In my first few years clean I was working as an employee but I began to develop a concept of the sort of life I wanted on the side of my career. I knew I liked being in front of a computer, but I didn’t want to be confined to a computer. I also like people and wanted to be around them some of the time. I also did not want to have to go to an office every day. I like having different places to go to. It breaks up the monotony. I knew I loved to play with numbers and I loved excel. QuickBooks came about later on as a natural progression. The point here is that I had a specifically general (if that makes any sense) concept of what I wanted. One day about 2 years ago I was on the phone with my brother and talking about what I was up to with Nerd Enterprises and he shot something back to me that hit me really hard. He said it was as if God paved the perfect career path for me. All of the things I love to do. I could never have conceived this based on my general description of what I wanted, but now that it has come together the way it has I am blown away at how perfect it is.

Over the years it has gotten easier to maintain my upbeat demeanor. It wasn’t always like this, but it’s hard not to be happy most of the time these days. All I really ever need to do is look around myself and it’s right in front of me. My wife is my best friend, ever. If The City of Burbank would allow it, I would have 3 more dogs, but the 3 I have are amazing. They bring so much love and joy. Like I said earlier I just need to think about them at any given moment and I can’t help but smile a huge smile. I think about my wife and the same things happen. The way that I got here was by creative visualization and a lot of hard work. Let me be clear that just thinking about these things will not make them happen. The thoughts will bring on the positive feelings which will in turn motivate me. Then I will attract and set the things in motion that need to be in motion in order to bring my thoughts to reality. So the real answer is meditation for me, but of course I need to do this stuff in order. Before meditation was going to work with complete effectiveness I had to grasp steps 1 – 10. Nowadays I have to apply the principles of all 12 steps to my life and then I can remember that they are a group of principles which means I just need to touch one and I’ve come into contact with all of them.

Posted by: Seth David | June 17, 2009

A New Beginning

Everyone encounters problems in the day they’re in. We have jobs and people we work with. Family members, and other loved ones. Bosses, subordinates, and many other levels on which we are engaged in one basic thing. Relationships.

When you dig down to the core of what the 12 steps are all about the answer can be summed up with that one word, relationships. This is why they can be used to help anyone, alcoholic or not. The thing about alcoholics is that we are particularly challenged in this area, but when it comes down to it, who isn’t?
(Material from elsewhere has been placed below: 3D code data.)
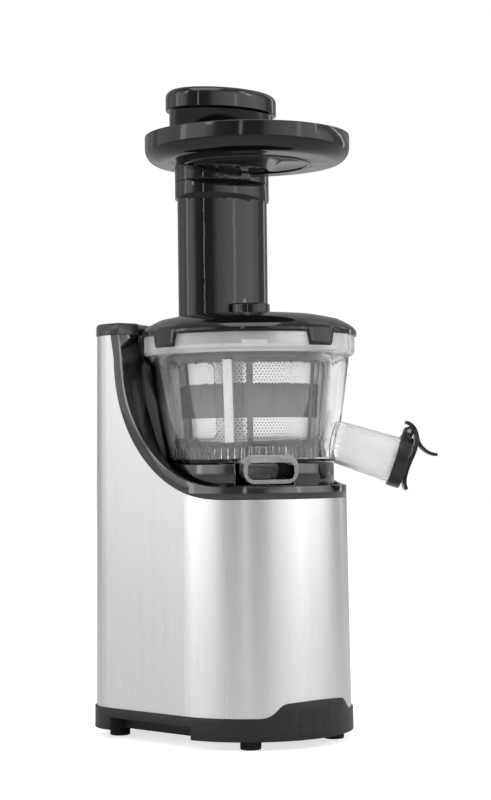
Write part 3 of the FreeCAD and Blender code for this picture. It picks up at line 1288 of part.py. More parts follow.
# Pusher: hollow oval plunger with a two-step head that rests on the floor of the tray
push_long, push_short = size("pusher_half_long"), size("pusher_half_short")
push_low, push_wall = size("pusher_low"), size("pusher_wall")
head_low = tray_low + tray_wall + 0.3
step_z, head_top = size("head_step"), size("head_top")
head_long, head_short, step_in = size("head_half_long"), size("head_half_short"), size("head_step_in")
head_roof = head_top - 3.5
plunger = oval(push_long, push_short, push_low, head_roof, back).cut(
    oval(push_long - push_wall, push_short - push_wall, push_low + push_wall, head_roof + 1, back))
foot_edges = [edge for edge in plunger.Edges if edge.BoundBox.ZMax < push_low + 0.1]
shaped("plunger", plunger.makeFillet(1.6, foot_edges))
head = oval(head_long - step_in, head_short - step_in, head_low, step_z, back)
cap_head = oval(head_long, head_short, step_z, head_top, back)
head_edges = [edge for edge in cap_head.Edges if edge.BoundBox.ZMin > head_top - 0.1]
cap_head = cap_head.makeFillet(5.5, head_edges)
low_edges = [edge for edge in cap_head.Edges if edge.BoundBox.ZMax < step_z + 0.1]
cap_head = cap_head.makeFillet(1.2, low_edges)
inside = oval(head_long - step_in - 3, head_short - step_in - 3, head_low - 1, head_roof, back)
head = head.fuse(cap_head).cut(inside)
shaped("pusher_head", head)

# Checks, then one file for each sub-part
doc.recompute()
faults = [item.Name for item in doc.Objects if "Invalid" in item.State or "Error" in item.State]
for item in PARTS:
    if item.Shape.isNull() or not item.Shape.isValid() or item.Shape.Volume <= 0:
        faults.append(item.Label)
    print("%-18s solids %2d  volume %9.1f" % (item.Label, len(item.Shape.Solids), item.Shape.Volume))
if faults:
    raise RuntimeError("These objects failed: " + ", ".join(faults))
os.makedirs("parts", exist_ok=True)
for item in PARTS:
    item.Shape.exportStep("parts/%s.step" % item.Label)
print(len(PARTS), "sub-parts written")
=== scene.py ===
"""Looks of an upright slow juicer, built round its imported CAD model."""

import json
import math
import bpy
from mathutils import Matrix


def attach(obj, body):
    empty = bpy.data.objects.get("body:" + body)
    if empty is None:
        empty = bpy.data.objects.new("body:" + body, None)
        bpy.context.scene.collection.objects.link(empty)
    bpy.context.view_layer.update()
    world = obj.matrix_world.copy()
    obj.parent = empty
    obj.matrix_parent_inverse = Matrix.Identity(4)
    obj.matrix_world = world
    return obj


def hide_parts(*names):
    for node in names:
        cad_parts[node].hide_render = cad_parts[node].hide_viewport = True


bl_info = {
    "name": "Slow Juicer Looks",
    "version": (1, 0, 0),
    "blender": (4, 5, 0),
    "location": "View3D > Sidebar > Juicer",
    "description": "Finishes, softened edges and a small studio for an upright slow juicer",
    "category": "Object",
}

import bmesh
import bpy
from mathutils import Euler, Matrix, Vector

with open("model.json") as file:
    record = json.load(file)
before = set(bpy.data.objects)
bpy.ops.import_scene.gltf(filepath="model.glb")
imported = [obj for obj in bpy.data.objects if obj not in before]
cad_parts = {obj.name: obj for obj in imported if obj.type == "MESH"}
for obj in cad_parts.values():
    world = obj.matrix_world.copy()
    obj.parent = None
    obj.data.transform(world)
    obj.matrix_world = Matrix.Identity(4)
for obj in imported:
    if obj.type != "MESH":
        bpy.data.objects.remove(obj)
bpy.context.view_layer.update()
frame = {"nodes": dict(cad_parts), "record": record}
NODES = frame["nodes"]
BODIES = frame["record"]["behaviour"]["bodies"]
BODY_OF = {node: body for body, members in BODIES.items() for node in members}
SLOT_OF = {entry["node"]: entry["material_slot"] for entry in frame["record"]["subparts"]}
MM = 0.001
FLANGE_LEVEL = 275.2 * MM  # the strainer's pale flange starts here
RIM_LEVEL = 272.5 * MM  # the bowl's thick rim starts here
RIM_RADIUS = 76.5 * MM  # only the juice spout reaches further out
OUTLET_TOP = 206 * MM
OUTLET_START = 63.0 * MM  # below the top of the pulp outlet, only that outlet reaches further out


# Properties that a user would change

class JuicerColours(bpy.types.PropertyGroup):
    """Colours of the juicer's finishes."""
    steel: bpy.props.FloatVectorProperty(name="Steel", description="Tint of the brushed steel wrap",
                                         subtype="COLOR", size=3, default=(0.66, 0.66, 0.655))
    black: bpy.props.FloatVectorProperty(name="Black gloss", description="Polished black mouldings",
                                         subtype="COLOR", size=3, default=(0.004, 0.004, 0.0045))
    dark: bpy.props.FloatVectorProperty(name="Dark matt", description="Plinth and back panel",
                                        subtype="COLOR", size=3, default=(0.014, 0.014, 0.015))
    clear: bpy.props.FloatVectorProperty(name="Clear", description="Clear plastic of the bowl",
                                         subtype="COLOR", size=3, default=(0.985, 0.990, 0.990))
    smoke: bpy.props.FloatVectorProperty(name="Smoke", description="See-through plastic of the brush cage",
                                         subtype="COLOR", size=3, default=(0.64, 0.65, 0.65))
    silicone: bpy.props.FloatVectorProperty(name="Silicone", description="Wiper blades and seals",
                                            subtype="COLOR", size=3, default=(0.86, 0.86, 0.85))


class JuicerSizes(bpy.types.PropertyGroup):
    """Small sizes of the finish."""
    edge: bpy.props.FloatProperty(name="Edge radius", description="Radius of a moulding's softened edges",
                                  unit="LENGTH", default=0.6 * MM, min=0.0, max=2.0 * MM)
    fine_edge: bpy.props.FloatProperty(name="Fine edge radius", description="Radius on small pieces",
                                       unit="LENGTH", default=0.25 * MM, min=0.0, max=1.0 * MM)
    hole_pitch: bpy.props.FloatProperty(name="Hole pitch", description="Spacing of the strainer's holes",
                                        unit="LENGTH", default=2.3 * MM, min=0.5 * MM, max=4.0 * MM)


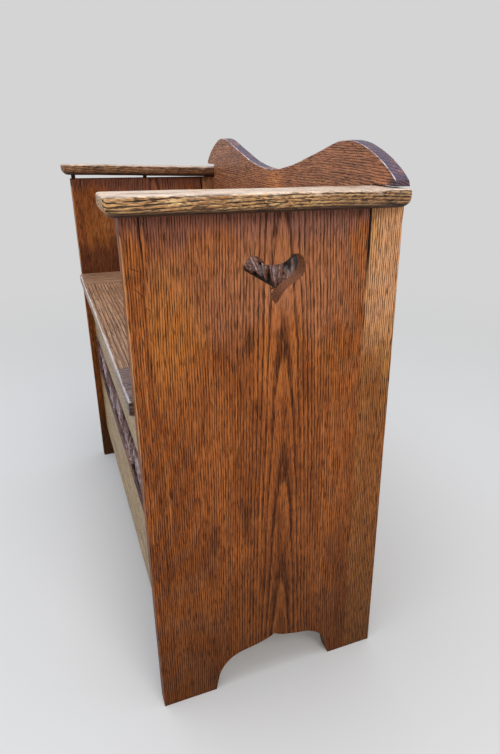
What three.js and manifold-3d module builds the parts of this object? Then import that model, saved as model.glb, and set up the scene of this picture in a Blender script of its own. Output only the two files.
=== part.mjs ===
// A small oak box settle: two pierced end panels carry flat arms, a shaped crest board and a carved
// back rail, and a chest with a carved front closed by a lift-up seat lid on two butt hinges.
// Millimetres, +Z up, +X along the length, the front faces -Y, and the origin is on the floor under
// the middle of the bounding box.
import * as THREE from 'three';
import { mergeVertices } from 'three/addons/utils/BufferGeometryUtils.js';
import Module from 'manifold-3d';

const wasm = await Module();
wasm.setup();

// ---- driving dimensions ----------------------------------------------------------------------
const innerHalf = 394;        // middle of the settle to the inner face of an end panel
const endThick = 24;
const frontY = -167;          // front edges of the end panels
const backY = 183;            // back edges of the end panels
// The left arm has lifted off its end, and the right one sits tight.
const endHeights = { left: 712, right: 716.6 };
const frontStripWidth = 22;   // narrow board glued on at the front of each end
const backStripWidth = 49;    // and at the back

const armThick = 22;
const armHalfWidth = 35;
const armFrontY = -183;
const armBackY = 180;
const armBottom = 717;        // underside of a level arm
const armCentreX = innerHalf + endThick / 2;
const liftedArmBottom = 717; // the left arm has lifted at the front and settled at the back
const liftedArmTilt = -0.0242; // radians about X

const backThick = 20;
const backFrontY = backY - backThick;
const boxBottom = 88;         // lower edges of the front and back of the chest
const seatTop = 496;
const seatThick = 20;
const seatBottom = seatTop - seatThick;
const seatFrontY = -172.5;
const lidHalf = 275.5;        // half the lid's length
const lidGap = 1;
const friezeBottom = 240;
const friezeTop = 350;
const frontThick = 18;
const boxFrontY = -152;       // face of the chest's front
const boxInnerY = boxFrontY + frontThick;
const backFriezeBottom = 515;
const backFriezeTop = 625;
const backJointZ = 300;       // joint between the two plain back boards

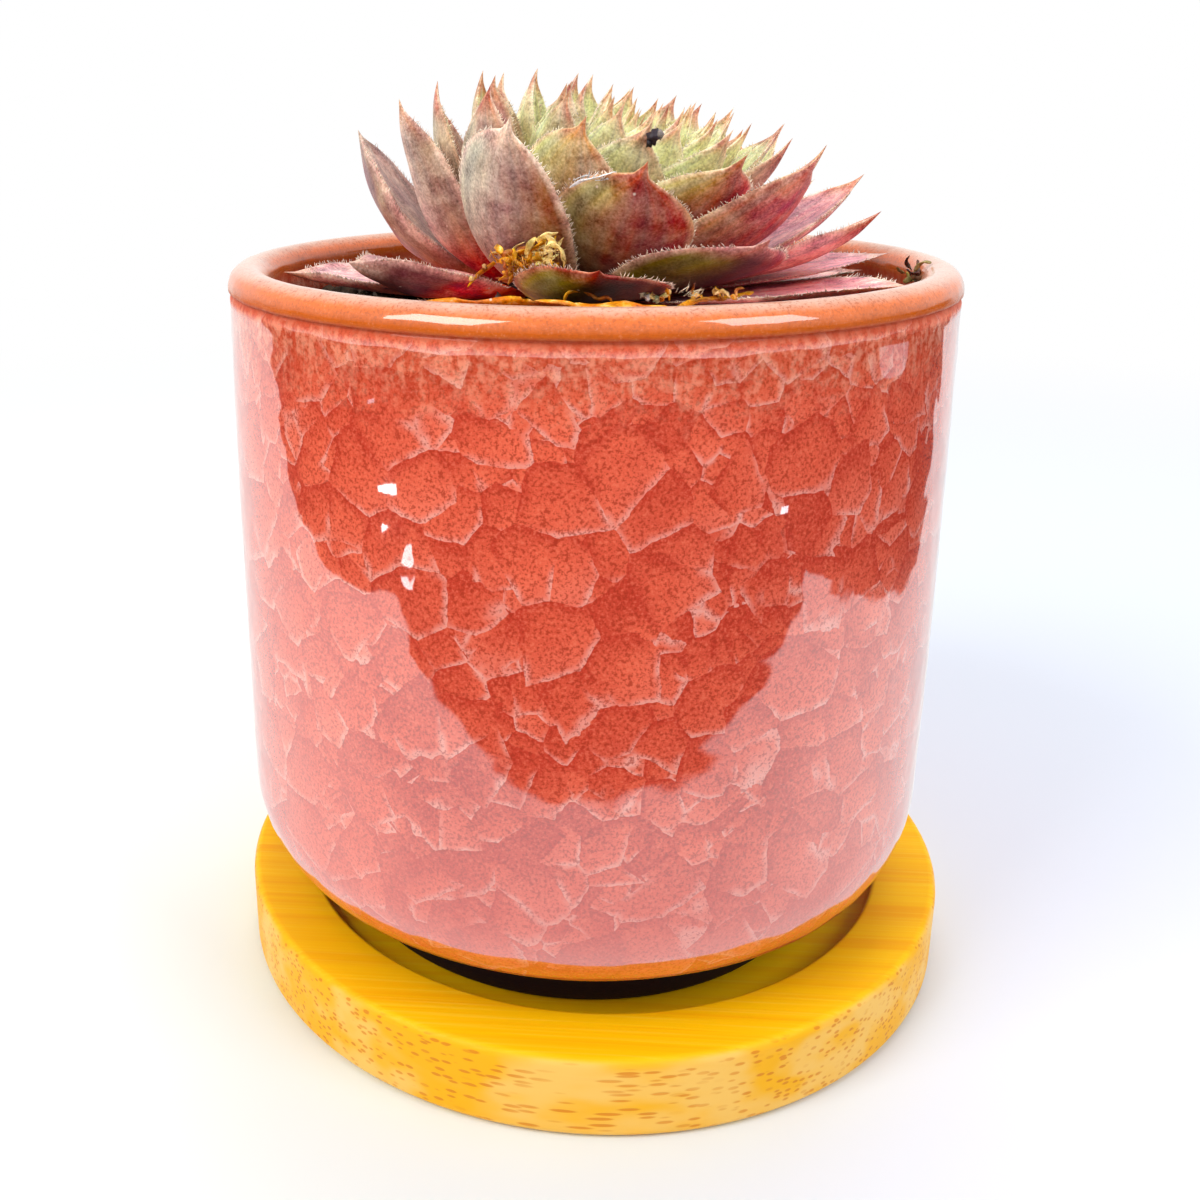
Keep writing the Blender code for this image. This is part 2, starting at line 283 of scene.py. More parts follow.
glazeLook = {
    # plates: size in mm, share left open, offset of the pattern
    "plates": ((3.3, 0, 23), (4.5, 0.4, 11), (5.6, 0.55, 3)),
    "deep": (0.64, 0.044, 0.019), "body": (1, 0.15, 0.07), "pale": (1, 0.5, 0.42),
    "speck": (0.42, 0.03, 0.008), "bright": (1, 0.24, 0.13),
    "rim": (0.88, 0.165, 0.003), "rimTop": (0.7, 0.4, 0.28), "rimPale": (0.84, 0.68, 0.58),
    "rimWear": (0.46, 0.08, 0.006),
    "crease": (0.5, 0.055, 0.002), "dark": (0.5, 0.07, 0.015), "frost": (0.98, 0.46, 0.28),
    "clay": (0.84, 0.19, 0.055), "clayDark": (0.48, 0.11, 0.03), "footDark": (0.012, 0.004, 0.008),
    # heights in mm: the groove under the lip, the frost, where the painted shade low on the wall
    # starts and where it is full, the glaze's lower edge and where the painted shade on the foot
    # starts
    "creaseLevel": 75.1, "frostLevel": 72, "deepFrom": 36, "deepTo": 15, "glazeLine": 13.6,
    "footLine": 12.5, "jag": 0.55, "relief": 0.03, "lipDull": 0.68,
}


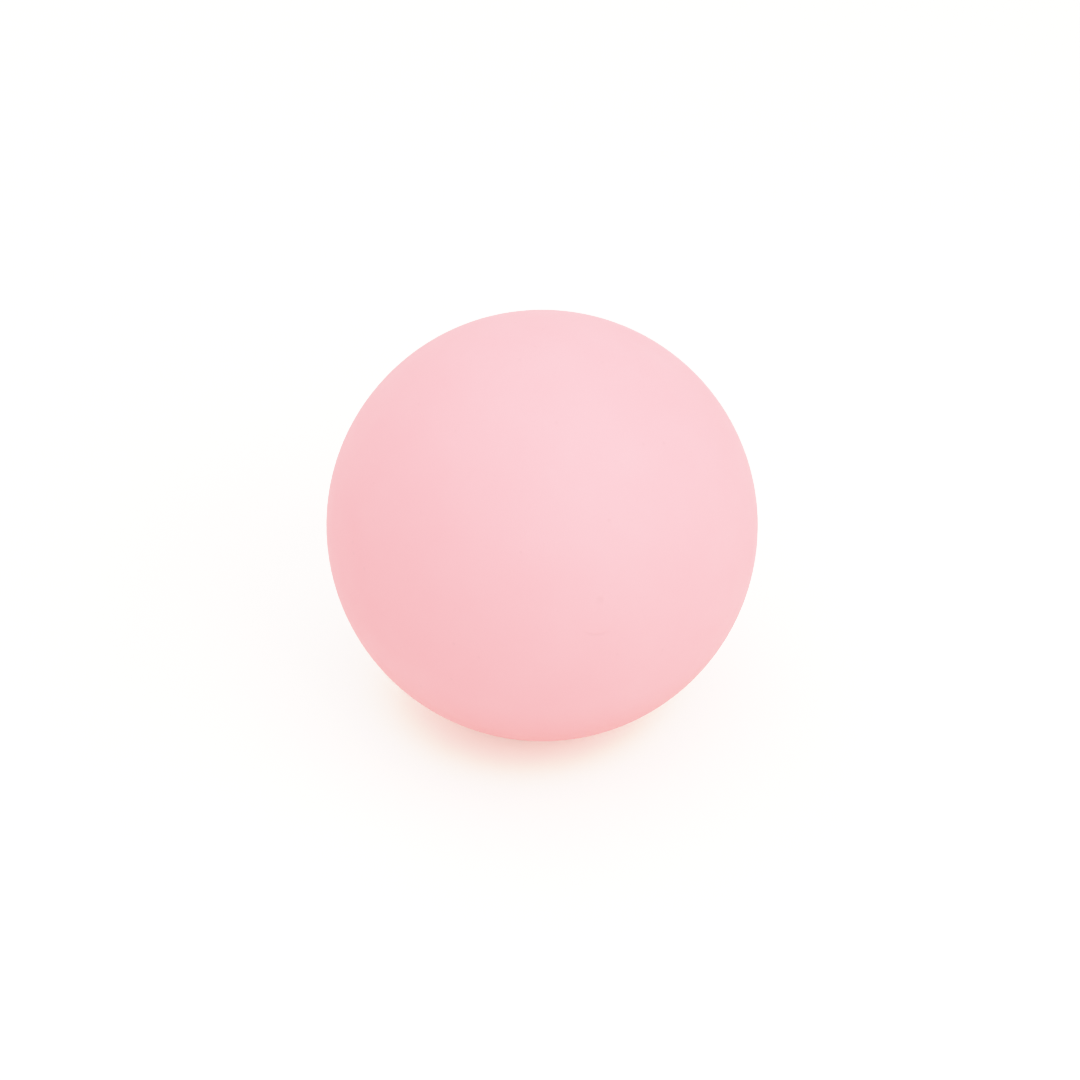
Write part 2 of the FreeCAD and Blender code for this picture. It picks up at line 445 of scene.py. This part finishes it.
class Surface:
    """A material of one Principled shader, with the nodes that feed it."""

    def __init__(self, name, **constants):
        self.material = bpy.data.materials.new(name)
        self.material.use_nodes = True
        self.tree = self.material.node_tree
        self.shader = self.tree.nodes["Principled BSDF"]
        for socket, value in constants.items():
            self.shader.inputs[socket.replace("_", " ")].default_value = value

    def node(self, kind, settings, sockets, output=0):
        """Adds a shader node of that kind: its settings first, then its sockets' values or links."""
        added = self.tree.nodes.new("ShaderNode" + kind)
        for setting, value in settings.items():
            setattr(added, setting, value)
        for socket, value in sockets.items():
            if isinstance(value, Value):
                self.tree.links.new(value.socket, added.inputs[socket])
            else:
                added.inputs[socket].default_value = value
        return Value(self, added.outputs[output])

    def feed(self, socket, value):
        self.tree.links.new(value.socket, self.shader.inputs[socket])

    def place(self):
        return self.node("TexCoord", {}, {}, "Object")

    def cloud(self, size, detail=2.0):
        """Smooth noise from 0 to 1, its blobs about that size across."""
        sockets = {"Vector": self.place(), "Scale": 1 / size, "Detail": detail}
        return self.node("TexNoise", {}, sockets, "Fac")

    def ramp(self, value, low, high, low_result=0.0, high_result=1.0):
        """Runs evenly from one result to the other as value goes from low to high, and stops."""
        sockets = {0: value, 1: low, 2: high, 3: low_result, 4: high_result}
        return self.node("MapRange", {"clamp": True}, sockets)

    def blend(self, share, first, second):
        """Colour that goes from first to second with share."""
        return self.node("Mix", {"data_type": "RGBA"}, {0: share, 6: first, 7: second}, 2)

    def patchy(self, patch_size, smoothest, roughest):
        """Roughness that varies in soft patches."""
        patches = self.cloud(patch_size, 3)
        self.feed("Roughness", self.ramp(patches, patch_low, patch_high, smoothest, roughest))

    def bump(self, height, depth, under=None):
        sockets = {"Height": height, "Distance": depth}
        if under:
            sockets["Normal"] = under
        return self.node("Bump", {}, sockets)

    def distance_to(self, point):
        """Distance from a point of the object's own space."""
        sockets = {0: self.place(), 1: point}
        return self.node("VectorMath", {"operation": "DISTANCE"}, sockets, "Value")

    def from_valve_axis(self):
        flattened = {0: self.place(), 1: (1, 0, 1)}
        across = self.node("VectorMath", {"operation": "MULTIPLY"}, flattened)
        from_axis = {0: across, 1: (0, 0, centre_height)}
        return self.node("VectorMath", {"operation": "DISTANCE"}, from_axis, "Value")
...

There are 2 basic texts used in AA – The Big Book of Alcoholics Anonymous and Twelve Steps and Twelve Traditions. You will see me reference both, however there will be a particular emphasis on the 12 & 12. The reason for this is that I have had a specifically deep and effective experience since making a thorough study of this book. To call it a”study” is not really saying enough. About 3 years ago I started working with a group of men who showed me how to look at the 12 & 12 reading one paragraph at a time and analyzing if from two standpoints; what are the spiritualprincipals found in that paragraph, andhow can I apply them in the day or moment I’m in. The experience I’ve had with this has been profound. The most significant thing in my opinion that had come out of this is the firm conviction that if everyone made an honest effort to live a life according to these basic principles for living, the world would most definitely be a better place. No question.   

It is a spiritual axiom that every time we are disturbed, no matter what the cause, there is something wrong us wrong also. But are there no exceptions to this rule? What about “justifiable” anger? If somebody cheats us, aren’t we entitled to be mad? Can’t we be properly angry with selfrighteousfolk? For us of A.A. these are dangerous exceptions. We have found that justified anger ought to be left to those better qualified to handle it.

      – 12 & 12 p. 90 2nd par.   

This is the one that gets everyone’s attention. Let’s assume for the sake of argument that I am not an alcoholic. Perhaps then it is fair to assume that I may be one of those people “better qualified to handle it” In fact let’s go a step further and assume for a moment that somehow it can be shown that I am one of those people. How well will I do for myself getting angry at people anyway? I’ve come to learn that it is not only pointless to get angry, but that anger blocks me from any progress in this life. Don’t get me wrong I am not for a moment suggesting that I don’t every get angry anymore. I can honestly tell you that it is less frequent. As much as possible I try to recognize when I do get angry, and then practice this principle. If I can do it effectively then I recognize that my anger shows up to let me know that something is bothering me. Once I recognize this I ask the universe to remove it from me and then I immediately move towards a solution. Every situation is different but a large percentage of these cases will involve me first seeking guidance from someone who has had similar experiences before me, and then talking with the person who upset me in a non-confrontational, yet assertive manner. The more I learn to do this, the better my relationships get. The fewer relationships I burn as a result of reacting without thinking things through. How many times have we gotten upset with people only to find out it was a simple mis-understanding? And how much energy was wasted on being upset and angry before we actually did the proper investigation which lead in those cases to the realization that it was in fact a simple mis-understanding and there was really nothing to be angry about.

Then there is the classic question that comes up in response to this. What do you mean there is something wrong with me? If someone does something to piss me off, aren’t they the one with the “issue”? I propose this question to those who ask some version of the aforementioned question: Who’s suffering here? The person you are mad at who is probably walking around completely unaware that anything is wrong? Or you with your feelings of anger? Anger is emotionally draining. Spend a whole day angry and see how you feel at the end of that day. So when I am angry it is important to recognize that it is ME who is suffering, accordingly I am the one with the problem – the person or entity I am angry with is probably having a great day.